Short exercise: Extract each record and reproduce it exactly.

Given data:
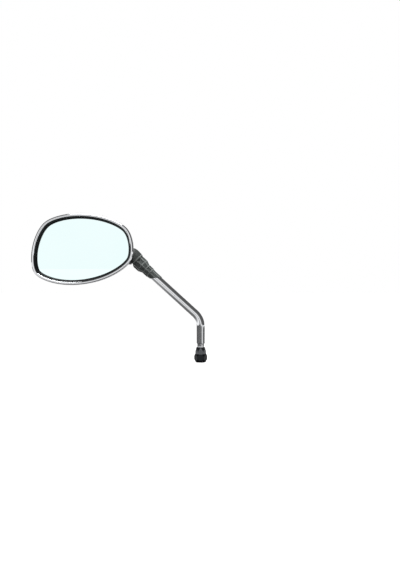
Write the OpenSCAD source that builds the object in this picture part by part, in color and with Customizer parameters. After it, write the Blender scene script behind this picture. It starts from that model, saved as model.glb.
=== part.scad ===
// Left-hand handlebar mirror: bent stem, ball joint under a rubber boot, plated head with an oval glass.
// Origin: centre of the adapter's lower face, with +Z up. The glass faces -Y.
// The stem and its bend lie in the plane Y = 0.

/* [Stem] */
// Height of the bend's corner above the adapter's lower face
bend_h = 64.2; // [60:0.2:80]
// Rise of the upper stem above the horizontal, in degrees
arm_rise = 42.3; // [38:0.1:46]
// Distance from the bend's corner to the centre of the ball
arm_reach = 137.3; // [125:0.1:160]
// Outer diameter of the stem tube
tube_d = 12; // [11.5:0.1:12.5]
// Wall of the stem tube
tube_wall = 1.5; // [1.2:0.1:1.8]
// Radius of the bend at the tube's centreline
bend_r = 26; // [20:1:32]
// Chamfer round the tube's lower end
tube_chamfer = 0.8; // [0.4:0.1:1]

/* [Fastening] */
// Diameter of the hole in the adapter and the nut, at the thread's tapping size
thread_bore_d = 8.8; // [8.4:0.1:9.2]
// Width across the flats of the adapter
adapter_af = 17; // [16:0.5:19]
// Height of the adapter
adapter_h = 12; // [10:0.5:14]
// Depth of the adapter's lower chamfer, inwards
adapter_chamfer = 2.4; // [1.8:0.1:2.8]
// Height of the adapter's lower chamfer
adapter_taper = 5; // [4:0.5:5.5]
// Depth of the adapter's upper chamfer, inwards
shoulder_chamfer = 1.4; // [1:0.1:1.6]
// Height of the adapter's upper chamfer
shoulder_taper = 3; // [2:0.5:4]
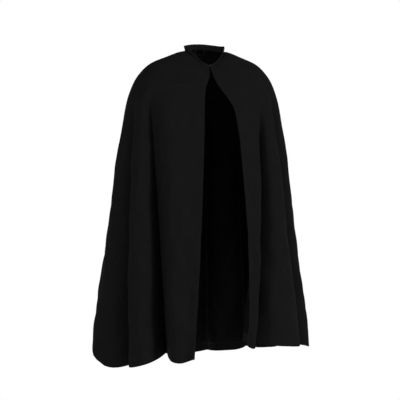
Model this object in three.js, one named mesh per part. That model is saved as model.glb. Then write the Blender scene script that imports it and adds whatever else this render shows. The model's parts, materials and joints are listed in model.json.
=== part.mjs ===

Full solution:
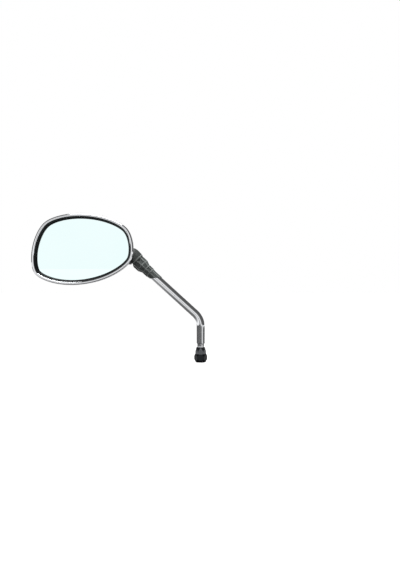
Write the OpenSCAD source that builds the object in this picture part by part, in color and with Customizer parameters. After it, write the Blender scene script behind this picture. It starts from that model, saved as model.glb.
=== part.scad ===
// Left-hand handlebar mirror: bent stem, ball joint under a rubber boot, plated head with an oval glass.
// Origin: centre of the adapter's lower face, with +Z up. The glass faces -Y.
// The stem and its bend lie in the plane Y = 0.

/* [Stem] */
// Height of the bend's corner above the adapter's lower face
bend_h = 64.2; // [60:0.2:80]
// Rise of the upper stem above the horizontal, in degrees
arm_rise = 42.3; // [38:0.1:46]
// Distance from the bend's corner to the centre of the ball
arm_reach = 137.3; // [125:0.1:160]
// Outer diameter of the stem tube
tube_d = 12; // [11.5:0.1:12.5]
// Wall of the stem tube
tube_wall = 1.5; // [1.2:0.1:1.8]
// Radius of the bend at the tube's centreline
bend_r = 26; // [20:1:32]
// Chamfer round the tube's lower end
tube_chamfer = 0.8; // [0.4:0.1:1]

/* [Fastening] */
// Diameter of the hole in the adapter and the nut, at the thread's tapping size
thread_bore_d = 8.8; // [8.4:0.1:9.2]
// Width across the flats of the adapter
adapter_af = 17; // [16:0.5:19]
// Height of the adapter
adapter_h = 12; // [10:0.5:14]
// Depth of the adapter's lower chamfer, inwards
adapter_chamfer = 2.4; // [1.8:0.1:2.8]
// Height of the adapter's lower chamfer
adapter_taper = 5; // [4:0.5:5.5]
// Depth of the adapter's upper chamfer, inwards
shoulder_chamfer = 1.4; // [1:0.1:1.6]
// Height of the adapter's upper chamfer
shoulder_taper = 3; // [2:0.5:4]
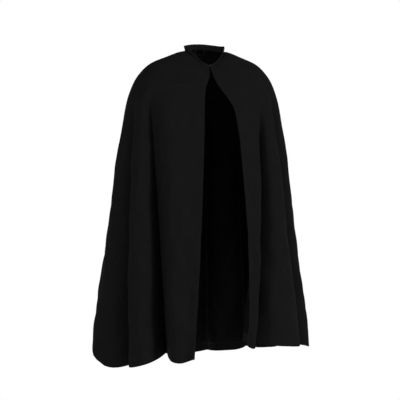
Model this object in three.js, one named mesh per part. That model is saved as model.glb. Then write the Blender scene script that imports it and adds whatever else this render shows. The model's parts, materials and joints are listed in model.json.
=== part.mjs ===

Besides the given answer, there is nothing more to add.